In a previous post I mused on the recent P \ne NP proof attempt. As a practical matter, complexity theory is very different from what I do, so even though I’m a graduate student in computer science, my ability to comment on the internal dynamics of the discipline is quite limited. My opinions are really a result of the few graduate theory courses I took and my amateur but continuing interest in the area, combined with a bunch of offhand comments theory researchers and student have made in my department.

In my previous post I implied (I think correctly) that nobody works on proving P \ne NP anymore, but I attributed this to there being very little funding in theoretical computer science. In fact, the reason nobody works on the problem is that nobody knows how to work on the problem. This state of affairs is mainly due to the fact that complexity theorists have been a little too successful in ruling out plausible approaches to the problem as doomed to fail. The fact that nobody funds direct attacks on the problem is largely due to the demonstrated barriers and not any kind of growing disinterest in the status of the question.

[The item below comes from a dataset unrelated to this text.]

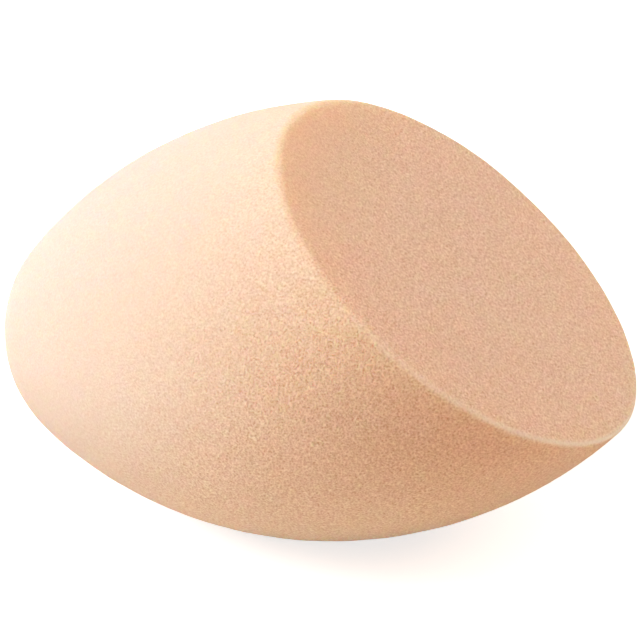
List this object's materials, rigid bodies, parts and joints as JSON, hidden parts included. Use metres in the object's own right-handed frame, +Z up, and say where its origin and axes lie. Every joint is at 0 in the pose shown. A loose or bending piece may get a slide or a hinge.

Finally, for those of you who do not follow theory of computing blogs there are calls for Deolalikar to withdraw his claim due to insurmountable errors in the proof attempt. So that’s that.

Quote of the Day

… in the 1960s almost no one realized that machine vision was difficult. The field had to go through the same experience as the machine translation field did in its fiascoes of the 1950s before it was at last realized that here were some problems that had to be taken seriously. The reason for this misperception is that we humans are ourselves so good at vision. … the idea that extracting edges and lines from images might be at all difficult simply did not occur to those who had not tried to do it.

– David Marr, Vision

Fool’s Mate

I saw the following “proof” (meant to illustrate — not as a serious claim) that P \ne NP in these slides.

Suppose P = NP. Then clearly P^A = NP^A for all oracles A. Since we know that P^A \ne NP^A for at least one oracle A, it follows that P \ne NP.